Öykülerinde deniz insanlarının kendilerine has dilini, kullandıkları terim ve sıfatları, balıkçı argosunu çok yetkin şekilde kullanıyor. Bu da öykülerin inandırıcılığını güçlendiriyor. Öyküleri okurken bir balıkçı kahvesinde oturuyormuş ya da bir teknede balık tutuyormuş hissi uyandırıyor. Kendinizi öykü kahramanlarının arasında hissediyorsunuz.
Deniz onun öykülerinde sadece “mavi ve huzurlu” bir yer değil. Deniz genellikle veren, bazen can alan… Balıkçılar ise kahraman değil, ekmek parası için canını dişine takan, bazen birbirine kazık atan, bazen de ölümüne dostluk kuran gerçek insanlar.
Vecdi Çıracıoğlu kahramanlarına sevgi ve dostlukla yaklaşıyor ama romantize etmiyor, aksine, somut bedensel emek ve hayatta kalma mücadelesi üzerinden toplumsal eleştirisini de yapıyor. Bu özelliğiyle onu “sert gerçekçi” olarak tanımlayabiliriz.
Vecdi Çıracıoğlu son kitabı “Maviden – Deniz Güzeldir”de de Rumeli Hisar’ın balıkçılarını konu ediyor. Balıkçıları örnek vererek insanın denizle kurduğu varoluşal ilişkiyi inceliyor. Bu öykülerin kahramanları yoksul ama gönlü zengin, gündelik ekmek kavgası veren, boğaza, denize ve mevsime bağlı yaşayan kişiler. Hava koşulları ve denizin bereketi hayatlarını belirliyor.
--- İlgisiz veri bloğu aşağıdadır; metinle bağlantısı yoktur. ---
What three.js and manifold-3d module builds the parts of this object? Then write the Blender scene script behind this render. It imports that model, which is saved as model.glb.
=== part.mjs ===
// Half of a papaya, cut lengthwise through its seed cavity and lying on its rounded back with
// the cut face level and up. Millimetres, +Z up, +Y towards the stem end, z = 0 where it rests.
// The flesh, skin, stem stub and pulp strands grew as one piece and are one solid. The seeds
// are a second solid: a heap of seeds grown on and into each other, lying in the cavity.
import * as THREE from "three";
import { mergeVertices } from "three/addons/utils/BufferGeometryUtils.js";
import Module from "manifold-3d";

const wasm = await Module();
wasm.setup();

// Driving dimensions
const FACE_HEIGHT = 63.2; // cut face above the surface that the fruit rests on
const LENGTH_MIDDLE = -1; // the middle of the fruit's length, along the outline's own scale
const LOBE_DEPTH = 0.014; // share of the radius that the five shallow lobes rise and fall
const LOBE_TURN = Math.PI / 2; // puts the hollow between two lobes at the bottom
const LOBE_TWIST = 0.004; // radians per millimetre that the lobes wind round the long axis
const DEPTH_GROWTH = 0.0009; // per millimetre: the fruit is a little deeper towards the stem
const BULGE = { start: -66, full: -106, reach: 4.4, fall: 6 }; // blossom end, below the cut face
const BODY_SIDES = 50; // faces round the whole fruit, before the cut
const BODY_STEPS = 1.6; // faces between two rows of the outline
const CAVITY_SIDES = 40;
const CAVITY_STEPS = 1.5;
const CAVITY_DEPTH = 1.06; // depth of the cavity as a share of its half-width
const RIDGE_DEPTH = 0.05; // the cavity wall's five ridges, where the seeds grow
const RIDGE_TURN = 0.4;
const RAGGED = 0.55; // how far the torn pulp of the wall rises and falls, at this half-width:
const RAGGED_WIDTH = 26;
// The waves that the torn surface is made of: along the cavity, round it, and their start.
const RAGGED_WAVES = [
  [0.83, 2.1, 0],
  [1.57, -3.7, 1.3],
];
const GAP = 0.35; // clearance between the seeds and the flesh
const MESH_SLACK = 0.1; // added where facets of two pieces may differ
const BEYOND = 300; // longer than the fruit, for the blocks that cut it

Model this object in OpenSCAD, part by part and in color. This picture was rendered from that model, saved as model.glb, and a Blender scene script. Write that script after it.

Deniz ne verirse onunla yetinmek durumunda olduklarını biliyorlar. Fazlasını talep ettilerinde, kurnazlık ya da hile yaptıklarında toplumdan önce ekmeğini yedikleri denizin kendilerini cezalandıracağını biliyorlar.
Yoksulluk ve belirsizlik, karakterlerin davranış ve duygularına sinmiş. Çok konuşmuyorlar, duygularını dışa vurmakta zorlanıyorlar.
Deniz hem geçim kaynağı hem de kaçış alanı onlar için. Balık tutarken denizdeki sessizlik, içlerindeki fırtınalar var. Deniz, bu öykülerde hem bir sığınak hem bir ayna. Vecdi Çıracıoğlu umuduyla umutsuzluğu arasında sıkışan, kadere boyun eğip sessiz kalan deniz insanının iç dünyasını ustaca yansıtıyor.
Maviden’deki öykülerin anlatıcısı hem onlara yakın hem de dışarıdan biri. Balığa çıkarlarken eşlik ediyor, destek veriyor ama esas geçimi balıkçılıktan değil. Vecdi Çıracıoğlu gibi dökümhanelerden geliyor ve mesai sonrası balıkçılarla kahvehanelerde, meyhanelerde buluşuyor. Her şeylerini paylaşıyor.
Çıracıoğlu’nun dili yalın ama güçlü. Denizin doğasına uygun olarak gerçeklik ile şiirsellik arasında iyi bir denge kuruyor. Sait Faik’in başlattığı, Cemil Kavukçu’nun geliştirdiği “sakin gerçekçilik” çizgisinin son temsilcisi ve toplumcu bakışıyla öyküleri sadece bireysel dramların toplamı olmaktan çıkarıp bir toplumsal eleştiriye de dönüştürüyor. Yitik gitmekte olan sadece bir yaşam biçim değildir, olumsuz anlamda değişen toplumsal yapının, insan ilişkilerinin de göstergesi. Vecdi Çıracıoğlu, gösterişsiz ama etkili bir şekilde şu gerçeği hatırlatıyor: “Yoksulluk bir duygu değil, bir düzen sorunudur.”
- Maviden – Deniz Güzeldir, Vecdi Çıracıoğlu, Edisyon Kitap, Eylül 2025.